_TASK OBJECTIVE_. The data below must be copied in full and without any change.

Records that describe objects
______

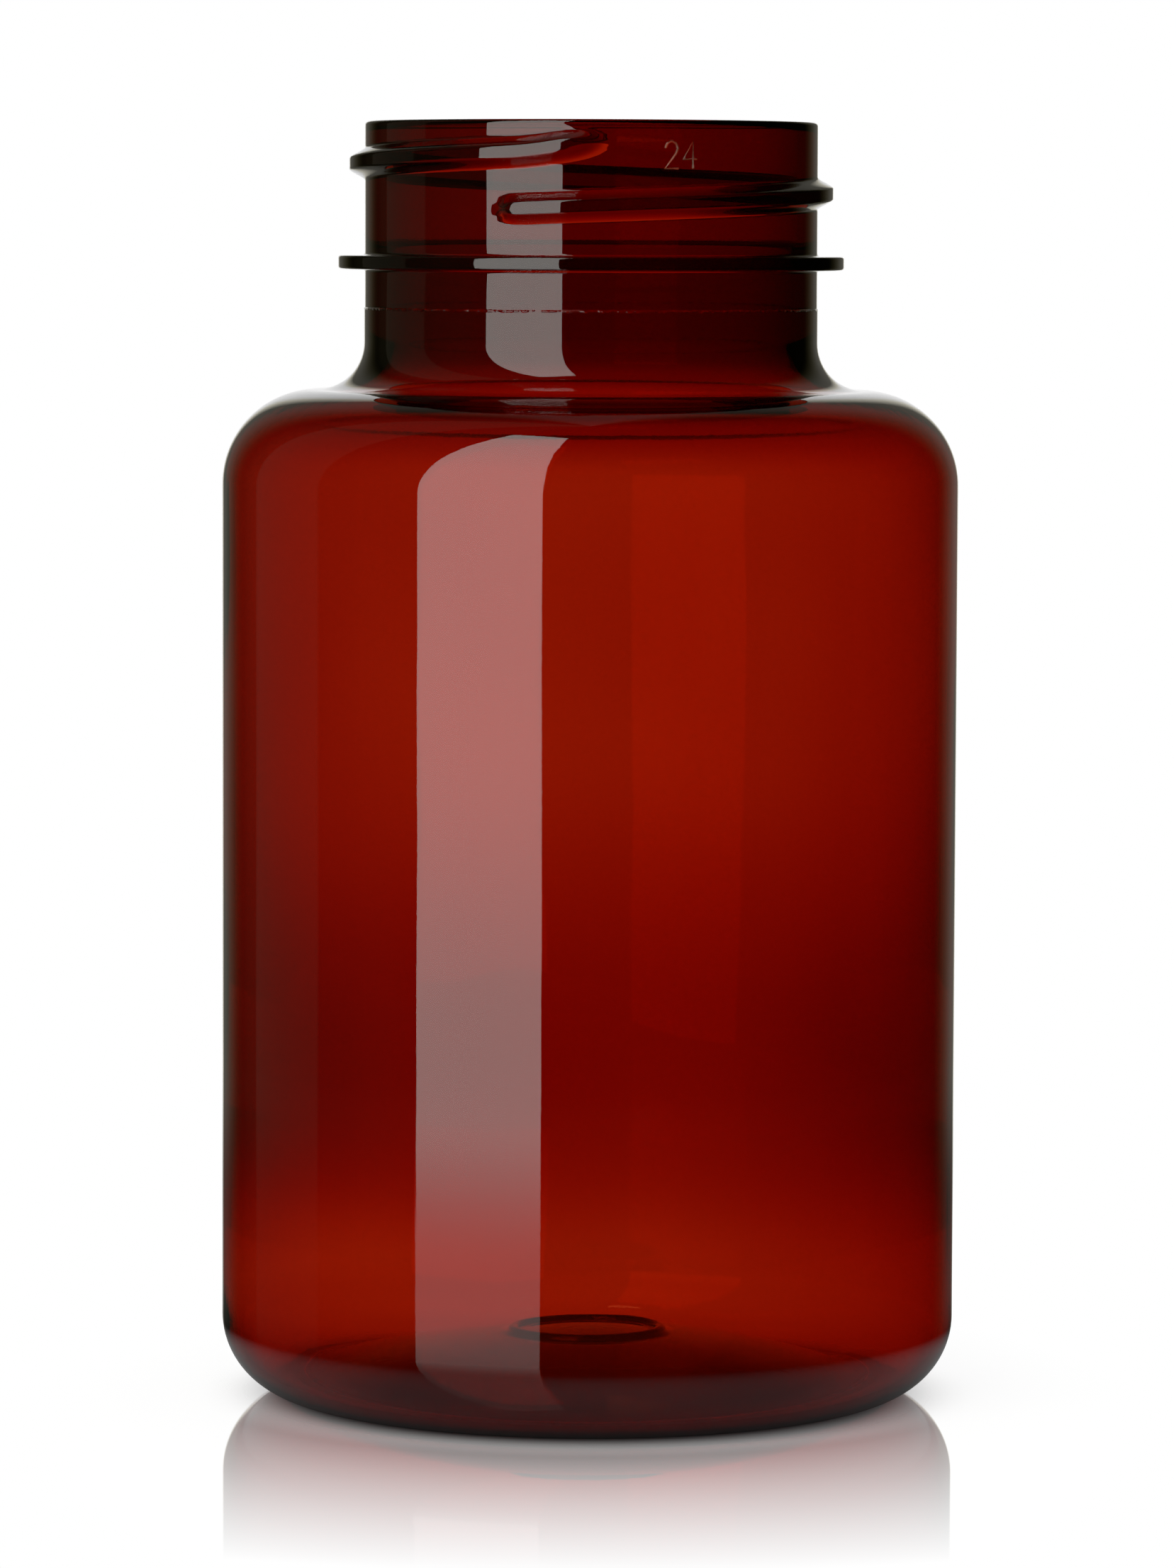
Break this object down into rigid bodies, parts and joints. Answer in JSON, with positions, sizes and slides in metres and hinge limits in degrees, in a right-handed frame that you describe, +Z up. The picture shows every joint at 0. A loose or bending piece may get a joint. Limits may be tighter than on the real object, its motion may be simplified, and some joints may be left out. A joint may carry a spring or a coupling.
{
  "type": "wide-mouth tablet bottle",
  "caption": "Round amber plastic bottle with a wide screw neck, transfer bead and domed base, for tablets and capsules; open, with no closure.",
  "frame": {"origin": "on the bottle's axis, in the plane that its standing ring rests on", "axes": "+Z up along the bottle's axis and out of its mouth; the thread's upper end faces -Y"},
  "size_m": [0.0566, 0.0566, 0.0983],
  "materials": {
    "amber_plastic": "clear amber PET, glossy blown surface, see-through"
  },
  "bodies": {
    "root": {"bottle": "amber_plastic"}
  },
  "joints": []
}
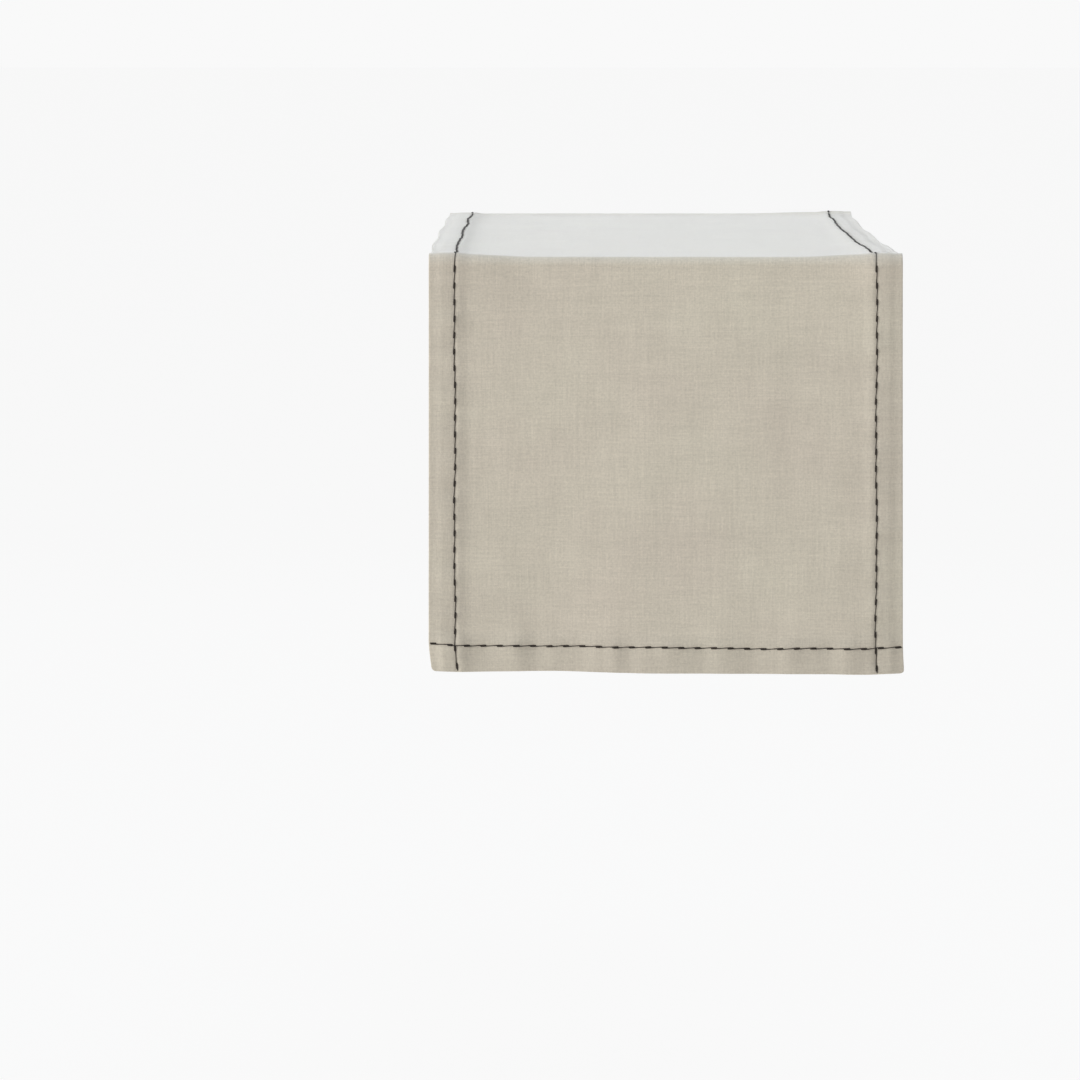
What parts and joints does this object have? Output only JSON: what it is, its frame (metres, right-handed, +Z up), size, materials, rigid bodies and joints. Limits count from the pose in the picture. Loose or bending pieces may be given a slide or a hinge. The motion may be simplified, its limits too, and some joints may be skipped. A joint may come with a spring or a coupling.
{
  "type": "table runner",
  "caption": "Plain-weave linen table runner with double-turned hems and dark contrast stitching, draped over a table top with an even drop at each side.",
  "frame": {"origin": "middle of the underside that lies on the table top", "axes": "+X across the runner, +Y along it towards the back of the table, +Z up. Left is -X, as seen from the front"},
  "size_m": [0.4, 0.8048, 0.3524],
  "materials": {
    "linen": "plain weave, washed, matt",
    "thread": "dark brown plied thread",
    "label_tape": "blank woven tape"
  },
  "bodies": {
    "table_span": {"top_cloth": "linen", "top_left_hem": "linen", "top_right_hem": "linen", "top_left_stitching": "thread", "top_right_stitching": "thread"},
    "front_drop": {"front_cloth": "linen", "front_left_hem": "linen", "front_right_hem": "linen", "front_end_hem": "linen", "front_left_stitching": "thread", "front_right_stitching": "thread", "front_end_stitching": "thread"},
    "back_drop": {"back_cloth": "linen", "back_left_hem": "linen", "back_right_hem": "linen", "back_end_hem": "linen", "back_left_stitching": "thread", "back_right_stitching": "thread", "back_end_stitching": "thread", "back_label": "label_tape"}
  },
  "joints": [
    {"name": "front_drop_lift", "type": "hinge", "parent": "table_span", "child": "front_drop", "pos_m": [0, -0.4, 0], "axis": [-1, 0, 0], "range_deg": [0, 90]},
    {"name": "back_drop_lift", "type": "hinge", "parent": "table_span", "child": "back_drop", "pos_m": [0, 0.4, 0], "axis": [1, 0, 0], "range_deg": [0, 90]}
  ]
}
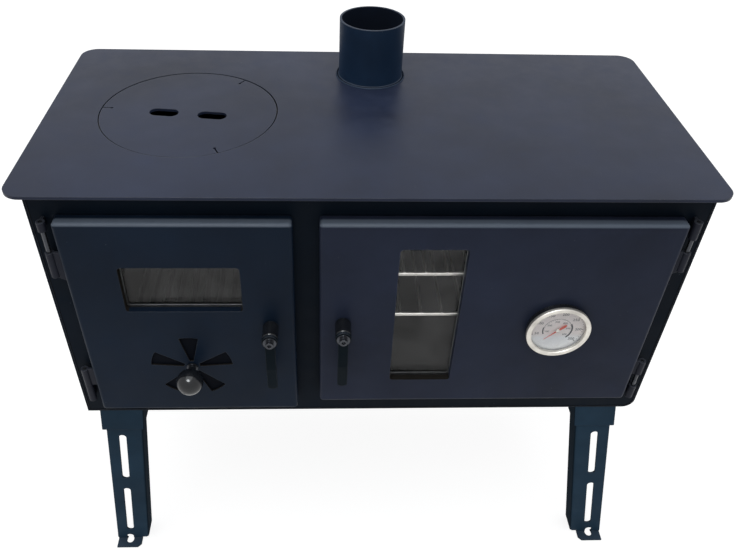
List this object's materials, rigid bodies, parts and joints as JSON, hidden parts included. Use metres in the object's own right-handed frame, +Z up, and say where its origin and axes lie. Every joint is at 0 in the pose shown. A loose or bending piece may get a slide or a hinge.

______

_RESULT OF THIS EXERCISE_.
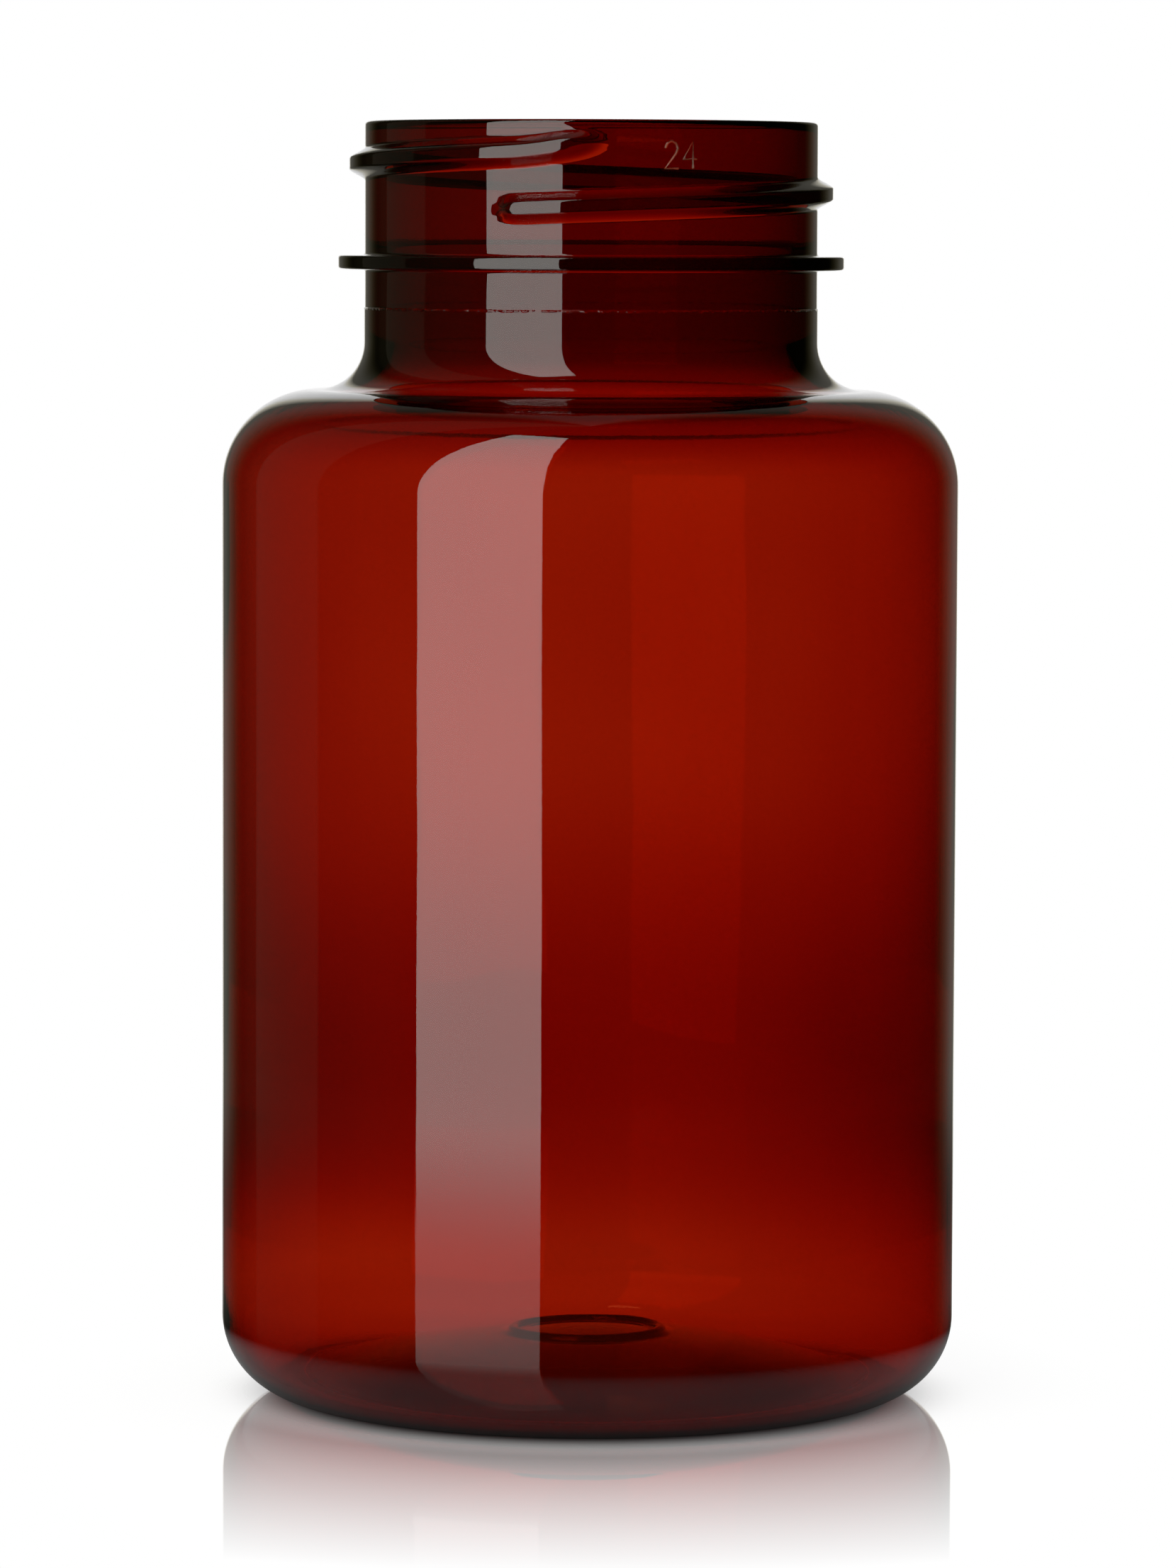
Break this object down into rigid bodies, parts and joints. Answer in JSON, with positions, sizes and slides in metres and hinge limits in degrees, in a right-handed frame that you describe, +Z up. The picture shows every joint at 0. A loose or bending piece may get a joint. Limits may be tighter than on the real object, its motion may be simplified, and some joints may be left out. A joint may carry a spring or a coupling.
{
  "type": "wide-mouth tablet bottle",
  "caption": "Round amber plastic bottle with a wide screw neck, transfer bead and domed base, for tablets and capsules; open, with no closure.",
  "frame": {"origin": "on the bottle's axis, in the plane that its standing ring rests on", "axes": "+Z up along the bottle's axis and out of its mouth; the thread's upper end faces -Y"},
  "size_m": [0.0566, 0.0566, 0.0983],
  "materials": {
    "amber_plastic": "clear amber PET, glossy blown surface, see-through"
  },
  "bodies": {
    "root": {"bottle": "amber_plastic"}
  },
  "joints": []
}
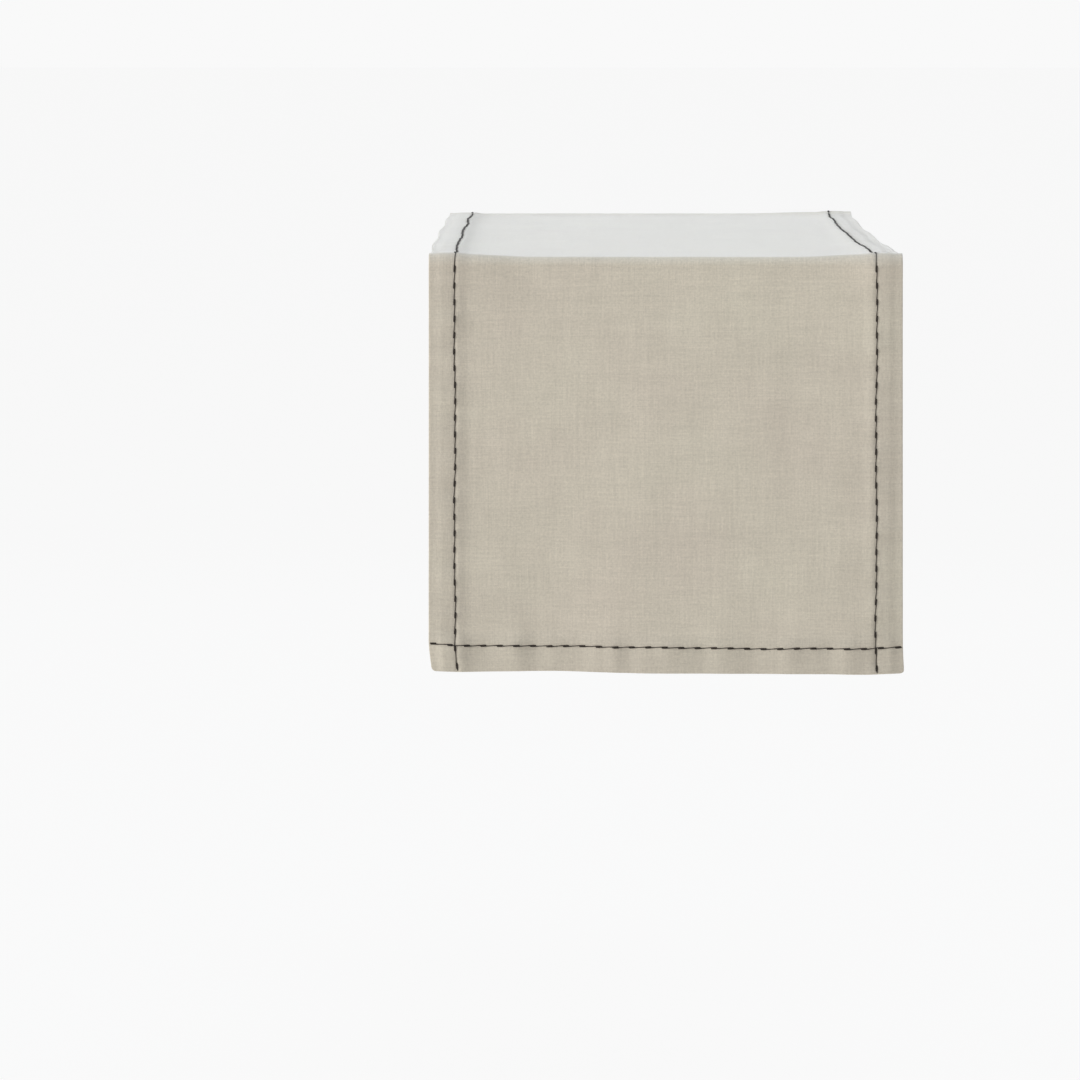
What parts and joints does this object have? Output only JSON: what it is, its frame (metres, right-handed, +Z up), size, materials, rigid bodies and joints. Limits count from the pose in the picture. Loose or bending pieces may be given a slide or a hinge. The motion may be simplified, its limits too, and some joints may be skipped. A joint may come with a spring or a coupling.
{
  "type": "table runner",
  "caption": "Plain-weave linen table runner with double-turned hems and dark contrast stitching, draped over a table top with an even drop at each side.",
  "frame": {"origin": "middle of the underside that lies on the table top", "axes": "+X across the runner, +Y along it towards the back of the table, +Z up. Left is -X, as seen from the front"},
  "size_m": [0.4, 0.8048, 0.3524],
  "materials": {
    "linen": "plain weave, washed, matt",
    "thread": "dark brown plied thread",
    "label_tape": "blank woven tape"
  },
  "bodies": {
    "table_span": {"top_cloth": "linen", "top_left_hem": "linen", "top_right_hem": "linen", "top_left_stitching": "thread", "top_right_stitching": "thread"},
    "front_drop": {"front_cloth": "linen", "front_left_hem": "linen", "front_right_hem": "linen", "front_end_hem": "linen", "front_left_stitching": "thread", "front_right_stitching": "thread", "front_end_stitching": "thread"},
    "back_drop": {"back_cloth": "linen", "back_left_hem": "linen", "back_right_hem": "linen", "back_end_hem": "linen", "back_left_stitching": "thread", "back_right_stitching": "thread", "back_end_stitching": "thread", "back_label": "label_tape"}
  },
  "joints": [
    {"name": "front_drop_lift", "type": "hinge", "parent": "table_span", "child": "front_drop", "pos_m": [0, -0.4, 0], "axis": [-1, 0, 0], "range_deg": [0, 90]},
    {"name": "back_drop_lift", "type": "hinge", "parent": "table_span", "child": "back_drop", "pos_m": [0, 0.4, 0], "axis": [1, 0, 0], "range_deg": [0, 90]}
  ]
}
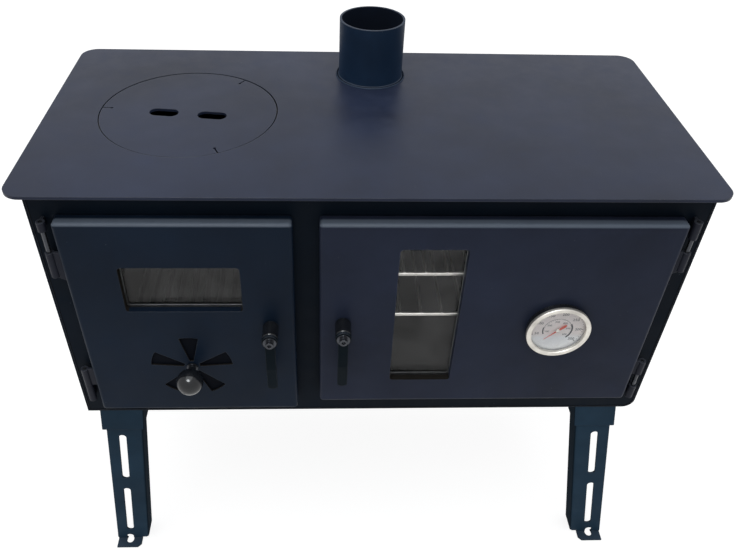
List this object's materials, rigid bodies, parts and joints as JSON, hidden parts included. Use metres in the object's own right-handed frame, +Z up, and say where its origin and axes lie. Every joint is at 0 in the pose shown. A loose or bending piece may get a slide or a hinge.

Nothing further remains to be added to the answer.